Work to complete: Repeat each line exactly, leaving nothing out.

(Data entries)

● ● ●

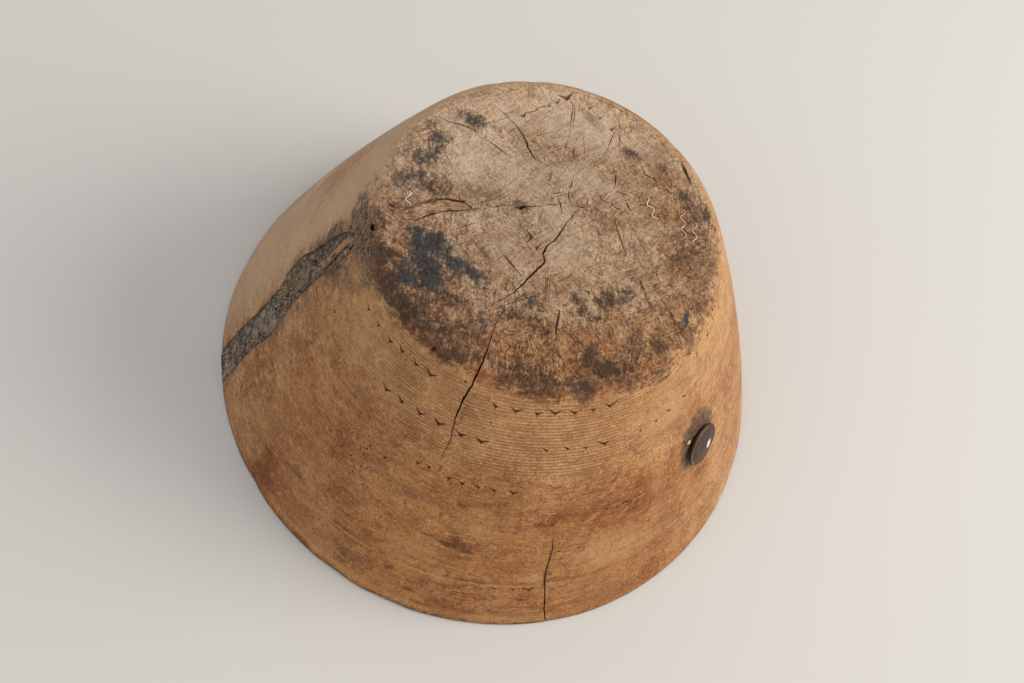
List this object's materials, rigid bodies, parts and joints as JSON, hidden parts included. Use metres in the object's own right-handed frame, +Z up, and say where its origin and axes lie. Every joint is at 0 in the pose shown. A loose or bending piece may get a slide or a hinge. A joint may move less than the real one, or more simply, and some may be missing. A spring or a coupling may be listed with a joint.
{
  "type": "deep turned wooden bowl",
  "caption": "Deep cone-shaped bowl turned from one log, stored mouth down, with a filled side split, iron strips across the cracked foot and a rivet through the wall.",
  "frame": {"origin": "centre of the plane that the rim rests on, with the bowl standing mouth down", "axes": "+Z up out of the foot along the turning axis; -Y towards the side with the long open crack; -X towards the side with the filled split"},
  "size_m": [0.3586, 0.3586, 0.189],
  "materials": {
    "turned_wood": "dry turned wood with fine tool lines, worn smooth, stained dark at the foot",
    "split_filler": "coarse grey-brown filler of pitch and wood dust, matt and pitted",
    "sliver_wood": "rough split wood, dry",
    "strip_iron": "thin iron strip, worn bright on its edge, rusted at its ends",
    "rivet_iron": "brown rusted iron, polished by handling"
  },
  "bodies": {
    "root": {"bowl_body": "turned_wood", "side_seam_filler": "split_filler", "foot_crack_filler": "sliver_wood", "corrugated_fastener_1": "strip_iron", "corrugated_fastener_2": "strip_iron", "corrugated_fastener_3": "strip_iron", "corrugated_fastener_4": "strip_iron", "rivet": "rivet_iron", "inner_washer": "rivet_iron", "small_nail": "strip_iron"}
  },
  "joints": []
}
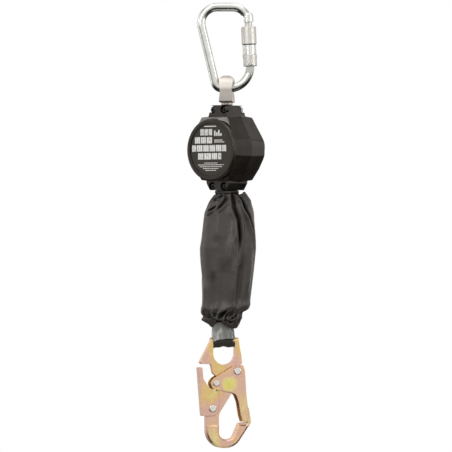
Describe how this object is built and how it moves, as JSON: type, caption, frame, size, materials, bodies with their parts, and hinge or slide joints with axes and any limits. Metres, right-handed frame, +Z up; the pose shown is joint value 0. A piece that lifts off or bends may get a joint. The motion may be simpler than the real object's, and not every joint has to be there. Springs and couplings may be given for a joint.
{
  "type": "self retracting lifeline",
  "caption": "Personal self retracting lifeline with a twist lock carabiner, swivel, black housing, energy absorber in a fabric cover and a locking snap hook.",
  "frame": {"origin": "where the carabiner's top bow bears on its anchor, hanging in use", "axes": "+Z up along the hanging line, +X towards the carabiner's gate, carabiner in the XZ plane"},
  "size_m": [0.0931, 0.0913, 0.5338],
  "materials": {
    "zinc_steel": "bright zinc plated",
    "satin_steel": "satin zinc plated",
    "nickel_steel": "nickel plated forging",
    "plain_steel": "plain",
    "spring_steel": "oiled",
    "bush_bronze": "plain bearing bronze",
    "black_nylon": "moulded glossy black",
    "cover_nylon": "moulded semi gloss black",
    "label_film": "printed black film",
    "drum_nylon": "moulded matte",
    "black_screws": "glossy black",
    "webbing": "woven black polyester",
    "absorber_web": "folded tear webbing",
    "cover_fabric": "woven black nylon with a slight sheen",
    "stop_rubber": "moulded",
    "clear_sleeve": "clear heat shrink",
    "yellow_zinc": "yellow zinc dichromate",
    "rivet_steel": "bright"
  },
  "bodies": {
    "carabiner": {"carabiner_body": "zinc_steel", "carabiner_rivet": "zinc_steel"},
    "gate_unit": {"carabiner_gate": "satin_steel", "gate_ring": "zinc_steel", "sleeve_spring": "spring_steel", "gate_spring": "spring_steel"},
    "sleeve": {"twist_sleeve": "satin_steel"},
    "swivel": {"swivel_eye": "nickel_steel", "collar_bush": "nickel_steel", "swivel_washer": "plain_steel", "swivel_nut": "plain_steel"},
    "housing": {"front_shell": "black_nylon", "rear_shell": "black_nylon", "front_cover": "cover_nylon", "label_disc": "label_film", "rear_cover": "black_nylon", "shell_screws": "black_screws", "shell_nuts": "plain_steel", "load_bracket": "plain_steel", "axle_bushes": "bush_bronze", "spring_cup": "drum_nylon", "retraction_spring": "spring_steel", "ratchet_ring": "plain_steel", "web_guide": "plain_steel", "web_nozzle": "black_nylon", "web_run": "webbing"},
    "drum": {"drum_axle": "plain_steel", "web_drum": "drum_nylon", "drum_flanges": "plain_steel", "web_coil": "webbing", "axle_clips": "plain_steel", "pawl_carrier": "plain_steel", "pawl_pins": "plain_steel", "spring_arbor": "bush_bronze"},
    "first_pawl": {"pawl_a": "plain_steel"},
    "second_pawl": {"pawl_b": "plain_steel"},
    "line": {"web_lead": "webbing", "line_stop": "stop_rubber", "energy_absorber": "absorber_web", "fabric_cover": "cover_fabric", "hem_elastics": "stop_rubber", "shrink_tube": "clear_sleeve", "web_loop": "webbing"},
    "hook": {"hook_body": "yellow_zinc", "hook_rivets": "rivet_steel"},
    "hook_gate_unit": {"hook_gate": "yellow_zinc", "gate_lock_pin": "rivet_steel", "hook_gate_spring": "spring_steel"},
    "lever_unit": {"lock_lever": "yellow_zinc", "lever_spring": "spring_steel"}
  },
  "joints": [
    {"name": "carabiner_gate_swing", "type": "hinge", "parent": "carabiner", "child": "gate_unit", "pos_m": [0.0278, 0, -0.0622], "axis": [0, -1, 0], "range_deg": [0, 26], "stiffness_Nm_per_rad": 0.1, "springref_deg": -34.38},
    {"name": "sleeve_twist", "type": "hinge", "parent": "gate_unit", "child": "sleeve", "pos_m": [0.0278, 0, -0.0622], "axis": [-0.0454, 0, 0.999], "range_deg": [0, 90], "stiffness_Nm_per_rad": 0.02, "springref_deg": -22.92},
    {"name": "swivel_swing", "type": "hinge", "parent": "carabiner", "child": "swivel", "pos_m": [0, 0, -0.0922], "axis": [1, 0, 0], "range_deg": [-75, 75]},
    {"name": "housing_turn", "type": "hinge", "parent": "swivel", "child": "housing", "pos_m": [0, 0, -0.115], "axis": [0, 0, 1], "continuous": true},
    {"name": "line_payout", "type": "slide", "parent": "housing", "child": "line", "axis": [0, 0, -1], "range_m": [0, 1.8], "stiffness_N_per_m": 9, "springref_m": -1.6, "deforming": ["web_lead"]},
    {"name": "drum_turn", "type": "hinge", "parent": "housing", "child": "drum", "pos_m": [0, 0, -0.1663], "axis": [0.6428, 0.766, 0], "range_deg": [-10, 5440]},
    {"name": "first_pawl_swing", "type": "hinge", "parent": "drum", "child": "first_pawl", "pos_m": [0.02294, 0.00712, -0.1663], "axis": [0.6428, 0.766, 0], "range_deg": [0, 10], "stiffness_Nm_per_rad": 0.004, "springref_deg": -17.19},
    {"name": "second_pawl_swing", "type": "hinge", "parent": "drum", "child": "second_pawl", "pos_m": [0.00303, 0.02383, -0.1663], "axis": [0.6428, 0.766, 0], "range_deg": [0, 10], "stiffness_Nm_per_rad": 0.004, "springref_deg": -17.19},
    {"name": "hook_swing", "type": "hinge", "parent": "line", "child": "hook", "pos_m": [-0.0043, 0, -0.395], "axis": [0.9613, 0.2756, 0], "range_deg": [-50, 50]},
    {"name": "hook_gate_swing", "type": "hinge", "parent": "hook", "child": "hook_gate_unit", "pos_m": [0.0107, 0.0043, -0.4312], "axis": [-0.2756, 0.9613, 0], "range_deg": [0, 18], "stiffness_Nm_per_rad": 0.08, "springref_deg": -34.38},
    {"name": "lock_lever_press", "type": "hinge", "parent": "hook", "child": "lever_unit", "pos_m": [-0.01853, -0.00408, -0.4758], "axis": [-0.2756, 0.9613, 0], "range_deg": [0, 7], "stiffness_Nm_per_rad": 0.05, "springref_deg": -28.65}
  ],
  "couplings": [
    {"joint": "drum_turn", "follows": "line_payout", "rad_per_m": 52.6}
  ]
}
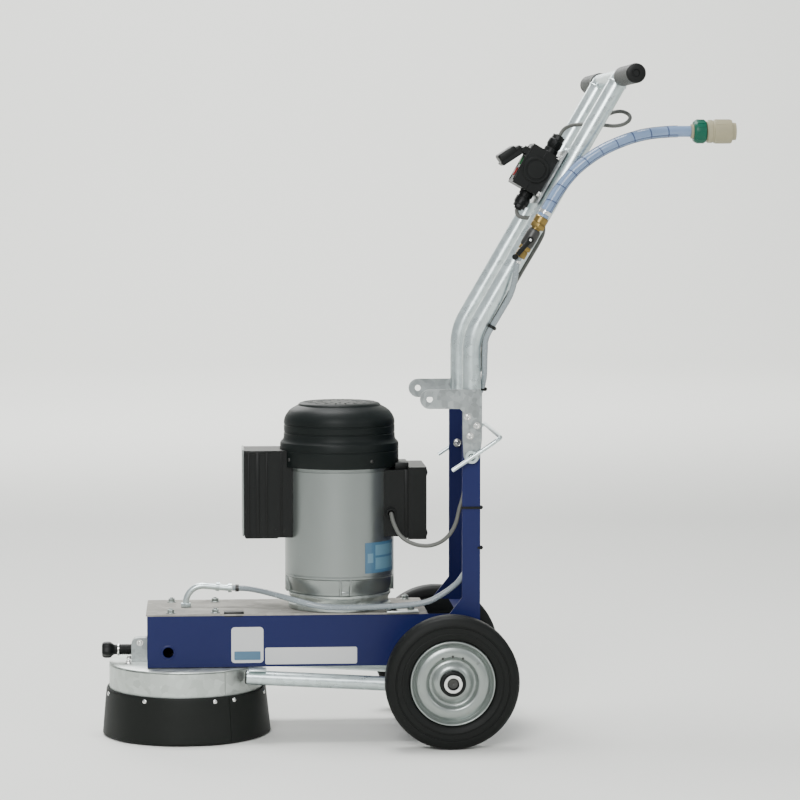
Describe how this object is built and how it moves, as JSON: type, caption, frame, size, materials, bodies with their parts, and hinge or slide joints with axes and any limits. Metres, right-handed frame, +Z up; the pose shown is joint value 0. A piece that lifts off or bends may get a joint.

● ● ●

Complete response:
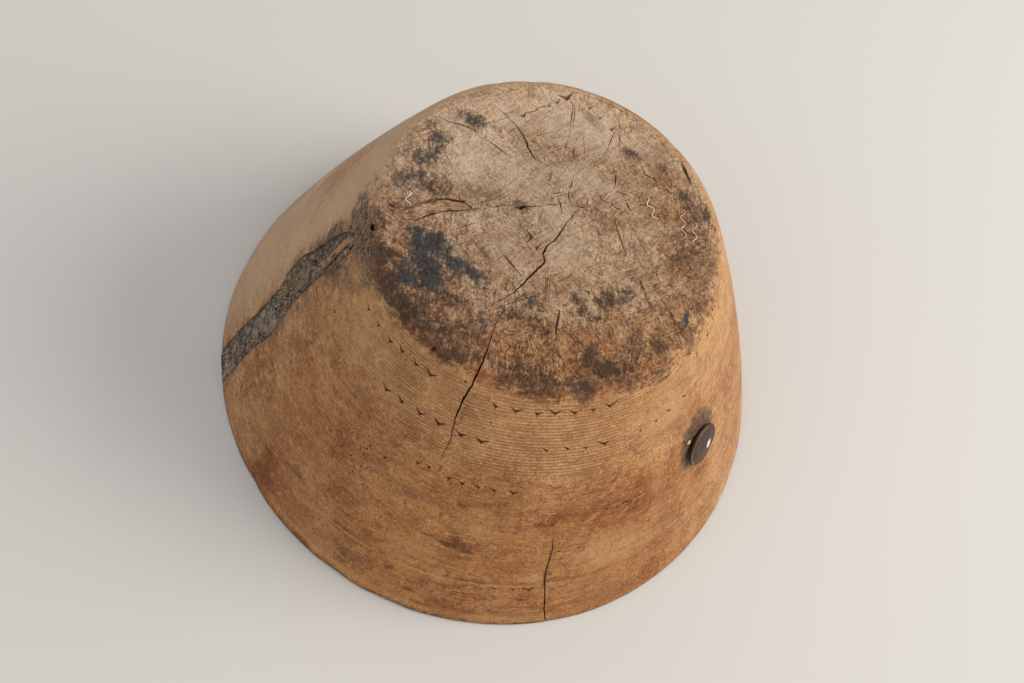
List this object's materials, rigid bodies, parts and joints as JSON, hidden parts included. Use metres in the object's own right-handed frame, +Z up, and say where its origin and axes lie. Every joint is at 0 in the pose shown. A loose or bending piece may get a slide or a hinge. A joint may move less than the real one, or more simply, and some may be missing. A spring or a coupling may be listed with a joint.
{
  "type": "deep turned wooden bowl",
  "caption": "Deep cone-shaped bowl turned from one log, stored mouth down, with a filled side split, iron strips across the cracked foot and a rivet through the wall.",
  "frame": {"origin": "centre of the plane that the rim rests on, with the bowl standing mouth down", "axes": "+Z up out of the foot along the turning axis; -Y towards the side with the long open crack; -X towards the side with the filled split"},
  "size_m": [0.3586, 0.3586, 0.189],
  "materials": {
    "turned_wood": "dry turned wood with fine tool lines, worn smooth, stained dark at the foot",
    "split_filler": "coarse grey-brown filler of pitch and wood dust, matt and pitted",
    "sliver_wood": "rough split wood, dry",
    "strip_iron": "thin iron strip, worn bright on its edge, rusted at its ends",
    "rivet_iron": "brown rusted iron, polished by handling"
  },
  "bodies": {
    "root": {"bowl_body": "turned_wood", "side_seam_filler": "split_filler", "foot_crack_filler": "sliver_wood", "corrugated_fastener_1": "strip_iron", "corrugated_fastener_2": "strip_iron", "corrugated_fastener_3": "strip_iron", "corrugated_fastener_4": "strip_iron", "rivet": "rivet_iron", "inner_washer": "rivet_iron", "small_nail": "strip_iron"}
  },
  "joints": []
}
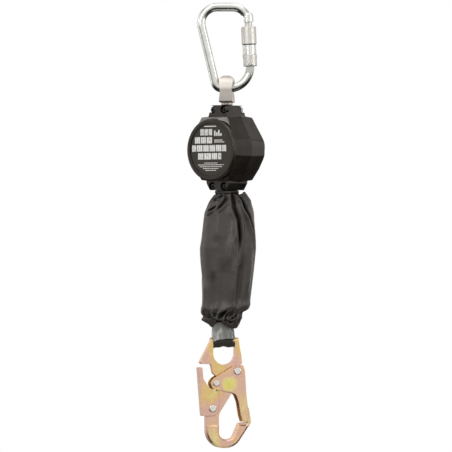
Describe how this object is built and how it moves, as JSON: type, caption, frame, size, materials, bodies with their parts, and hinge or slide joints with axes and any limits. Metres, right-handed frame, +Z up; the pose shown is joint value 0. A piece that lifts off or bends may get a joint. The motion may be simpler than the real object's, and not every joint has to be there. Springs and couplings may be given for a joint.
{
  "type": "self retracting lifeline",
  "caption": "Personal self retracting lifeline with a twist lock carabiner, swivel, black housing, energy absorber in a fabric cover and a locking snap hook.",
  "frame": {"origin": "where the carabiner's top bow bears on its anchor, hanging in use", "axes": "+Z up along the hanging line, +X towards the carabiner's gate, carabiner in the XZ plane"},
  "size_m": [0.0931, 0.0913, 0.5338],
  "materials": {
    "zinc_steel": "bright zinc plated",
    "satin_steel": "satin zinc plated",
    "nickel_steel": "nickel plated forging",
    "plain_steel": "plain",
    "spring_steel": "oiled",
    "bush_bronze": "plain bearing bronze",
    "black_nylon": "moulded glossy black",
    "cover_nylon": "moulded semi gloss black",
    "label_film": "printed black film",
    "drum_nylon": "moulded matte",
    "black_screws": "glossy black",
    "webbing": "woven black polyester",
    "absorber_web": "folded tear webbing",
    "cover_fabric": "woven black nylon with a slight sheen",
    "stop_rubber": "moulded",
    "clear_sleeve": "clear heat shrink",
    "yellow_zinc": "yellow zinc dichromate",
    "rivet_steel": "bright"
  },
  "bodies": {
    "carabiner": {"carabiner_body": "zinc_steel", "carabiner_rivet": "zinc_steel"},
    "gate_unit": {"carabiner_gate": "satin_steel", "gate_ring": "zinc_steel", "sleeve_spring": "spring_steel", "gate_spring": "spring_steel"},
    "sleeve": {"twist_sleeve": "satin_steel"},
    "swivel": {"swivel_eye": "nickel_steel", "collar_bush": "nickel_steel", "swivel_washer": "plain_steel", "swivel_nut": "plain_steel"},
    "housing": {"front_shell": "black_nylon", "rear_shell": "black_nylon", "front_cover": "cover_nylon", "label_disc": "label_film", "rear_cover": "black_nylon", "shell_screws": "black_screws", "shell_nuts": "plain_steel", "load_bracket": "plain_steel", "axle_bushes": "bush_bronze", "spring_cup": "drum_nylon", "retraction_spring": "spring_steel", "ratchet_ring": "plain_steel", "web_guide": "plain_steel", "web_nozzle": "black_nylon", "web_run": "webbing"},
    "drum": {"drum_axle": "plain_steel", "web_drum": "drum_nylon", "drum_flanges": "plain_steel", "web_coil": "webbing", "axle_clips": "plain_steel", "pawl_carrier": "plain_steel", "pawl_pins": "plain_steel", "spring_arbor": "bush_bronze"},
    "first_pawl": {"pawl_a": "plain_steel"},
    "second_pawl": {"pawl_b": "plain_steel"},
    "line": {"web_lead": "webbing", "line_stop": "stop_rubber", "energy_absorber": "absorber_web", "fabric_cover": "cover_fabric", "hem_elastics": "stop_rubber", "shrink_tube": "clear_sleeve", "web_loop": "webbing"},
    "hook": {"hook_body": "yellow_zinc", "hook_rivets": "rivet_steel"},
    "hook_gate_unit": {"hook_gate": "yellow_zinc", "gate_lock_pin": "rivet_steel", "hook_gate_spring": "spring_steel"},
    "lever_unit": {"lock_lever": "yellow_zinc", "lever_spring": "spring_steel"}
  },
  "joints": [
    {"name": "carabiner_gate_swing", "type": "hinge", "parent": "carabiner", "child": "gate_unit", "pos_m": [0.0278, 0, -0.0622], "axis": [0, -1, 0], "range_deg": [0, 26], "stiffness_Nm_per_rad": 0.1, "springref_deg": -34.38},
    {"name": "sleeve_twist", "type": "hinge", "parent": "gate_unit", "child": "sleeve", "pos_m": [0.0278, 0, -0.0622], "axis": [-0.0454, 0, 0.999], "range_deg": [0, 90], "stiffness_Nm_per_rad": 0.02, "springref_deg": -22.92},
    {"name": "swivel_swing", "type": "hinge", "parent": "carabiner", "child": "swivel", "pos_m": [0, 0, -0.0922], "axis": [1, 0, 0], "range_deg": [-75, 75]},
    {"name": "housing_turn", "type": "hinge", "parent": "swivel", "child": "housing", "pos_m": [0, 0, -0.115], "axis": [0, 0, 1], "continuous": true},
    {"name": "line_payout", "type": "slide", "parent": "housing", "child": "line", "axis": [0, 0, -1], "range_m": [0, 1.8], "stiffness_N_per_m": 9, "springref_m": -1.6, "deforming": ["web_lead"]},
    {"name": "drum_turn", "type": "hinge", "parent": "housing", "child": "drum", "pos_m": [0, 0, -0.1663], "axis": [0.6428, 0.766, 0], "range_deg": [-10, 5440]},
    {"name": "first_pawl_swing", "type": "hinge", "parent": "drum", "child": "first_pawl", "pos_m": [0.02294, 0.00712, -0.1663], "axis": [0.6428, 0.766, 0], "range_deg": [0, 10], "stiffness_Nm_per_rad": 0.004, "springref_deg": -17.19},
    {"name": "second_pawl_swing", "type": "hinge", "parent": "drum", "child": "second_pawl", "pos_m": [0.00303, 0.02383, -0.1663], "axis": [0.6428, 0.766, 0], "range_deg": [0, 10], "stiffness_Nm_per_rad": 0.004, "springref_deg": -17.19},
    {"name": "hook_swing", "type": "hinge", "parent": "line", "child": "hook", "pos_m": [-0.0043, 0, -0.395], "axis": [0.9613, 0.2756, 0], "range_deg": [-50, 50]},
    {"name": "hook_gate_swing", "type": "hinge", "parent": "hook", "child": "hook_gate_unit", "pos_m": [0.0107, 0.0043, -0.4312], "axis": [-0.2756, 0.9613, 0], "range_deg": [0, 18], "stiffness_Nm_per_rad": 0.08, "springref_deg": -34.38},
    {"name": "lock_lever_press", "type": "hinge", "parent": "hook", "child": "lever_unit", "pos_m": [-0.01853, -0.00408, -0.4758], "axis": [-0.2756, 0.9613, 0], "range_deg": [0, 7], "stiffness_Nm_per_rad": 0.05, "springref_deg": -28.65}
  ],
  "couplings": [
    {"joint": "drum_turn", "follows": "line_payout", "rad_per_m": 52.6}
  ]
}
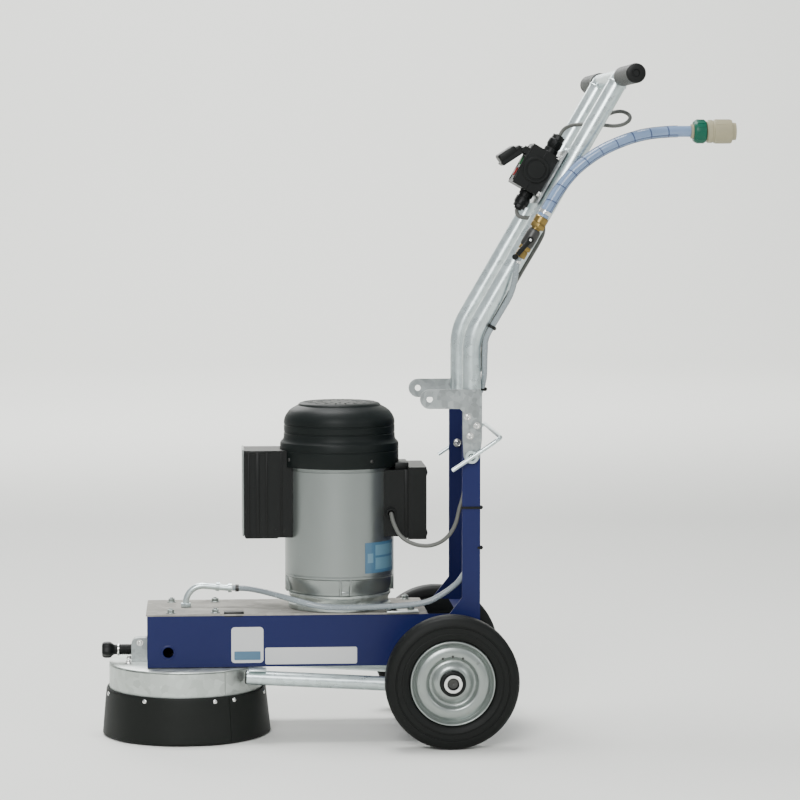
Describe how this object is built and how it moves, as JSON: type, caption, frame, size, materials, bodies with their parts, and hinge or slide joints with axes and any limits. Metres, right-handed frame, +Z up; the pose shown is joint value 0. A piece that lifts off or bends may get a joint.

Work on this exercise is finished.